Vision Flashcards
Retinal layers
-Retina is 0.3 mm thick - about the thickness of tissue paper
-The black pigment epithelium behind the retina. It nourishes photoreceptors and absorbs stray light
-The photoreceptors, rods and cones are in front of pigment epithelium
-Interneurons connect the photoreceptors to the ganglion cells
-Ganglion cells are the retina’s output neurons, closest to the lens and front of the eye
-therefore, light has to travel through the whole structure of the eye, then through the retina structure and then reach the photoreceptors and stimulate the photoreceptors to become activated
Photoreceptors come in two types: Rods and Cones
-outer segment: part of the photoreceptor that contains rhodopsin molecules or molecules like that that can absorb light. More extensive in rods than cones
-Why rods are very good and are designed for dim light vision to detect very low levels of light
-if you are using your rods and only your rods then everything will be a grayscale, you wont be able to see any color. You also would not be able to read whats right in front of you because rods don’t have spatial resolution
Components of rods and cones
-disks are within the rods and cones. Inside the disks are the rhodospin molecules that absorb light.

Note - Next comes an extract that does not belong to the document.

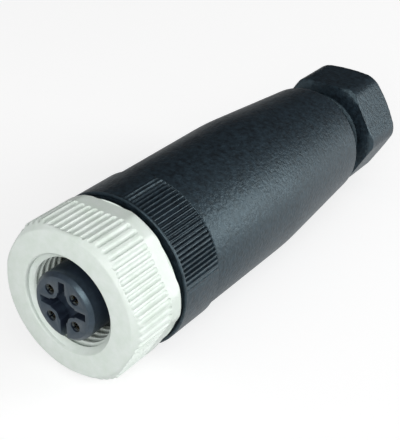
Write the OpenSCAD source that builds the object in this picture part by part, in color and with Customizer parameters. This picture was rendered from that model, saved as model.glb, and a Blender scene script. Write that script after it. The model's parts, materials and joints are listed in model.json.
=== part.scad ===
// Field-wireable M12 cable connector, four-way female, with a screw coupling
// nut, a ribbed grip collar, a screwed shell and a compression cable gland.
// The plug axis lies along Y. The mating face looks towards -Y and +Z is up.
// Zero is the centre of the coupling nut's front face.

/* [Coupling nut] */
// Diameter over the nut's rounded corners
nut_d = 20; // [19.5:0.1:24]
// Size across the nut's six flats
nut_flats = 18.6; // [17.4:0.1:19]
// Length of the nut
nut_length = 8; // [6.6:0.1:10]
// Outside diameter of the flat ring on the nut's front face
nut_face_d = 18.1; // [15.2:0.1:18.4]
// Nominal diameter of the coupling thread
thread_d = 12; // [10:0.1:13]
// Pitch of the coupling thread
thread_pitch = 1; // [0.75:0.25:1.25]
// Thickness of the web at the nut's rear that the retaining ring holds
nut_web = 1.7; // [1.4:0.1:2.2]
// Number of grip ribs round the nut
nut_ribs = 64; // [40:2:80]
// Width of the round grooves between the nut's ribs
nut_groove_w = 0.62; // [0.4:0.02:0.7]
// Depth of the grooves between the nut's ribs
nut_groove_depth = 0.3; // [0.1:0.05:0.35]
// Plain band behind the nut's ribs
nut_band = 1.9; // [1:0.1:3]

/* [Contact carrier] */
// Room between the carrier's nose and the nut's thread, for the plug's sleeve
sleeve_room = 1.16; // [0.95:0.01:1.4]
// How far the nose stands out of the nut's front face
nose_out = 0.7; // [0:0.1:1.5]
// Distance from the nose's outside to the centre line of a contact
contact_rim = 1.8; // [1.5:0.05:2.2]
// Depth of the cross-shaped recess in the mating face
cross_depth = 1.5; // [0.5:0.1:2.5]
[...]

-rhodospin is made of retinal and opsin. Retinal absorbs the light and opsin is a protein
-In cones there are a variety of different opsins which is important because it allows cones to either be red sensitive, green sensitive, or blue sensitive
Phototransduction
-transduction mechanism in a rod is that light is absorbed by rhodopsin molecule somewhere in the disks. That rhodopsin molecule, which is a G-protein coupled receptor, and the ligand is a photon of light. So that photon of light is absorbed by the rhodopsin which changes confirmation and activates a G-protein.
-Rods and cones typically have high levels of cGMP. But when light activates rhodopsin it activates this enzyme that breaks down cGMP
-When you break down cGMP youre not longer holding the sodium channel open.
-cGMP opens the sodium channel and sodium comes in and depolarizes the photoreceptor
Summary: photoreceptors are depolarized in the dark because of the constant influx of sodium. And when light hits the photoreceptor it closes the channel and the cell hyperpolarizes. Photoreceptors are depolarized in the dark and hyperpolarizes in the light.
when they are depolarized theyre most active and sending out neurotransmitter to the rest of the retina. In light that transmitter is shut off because of the turning off of this channel.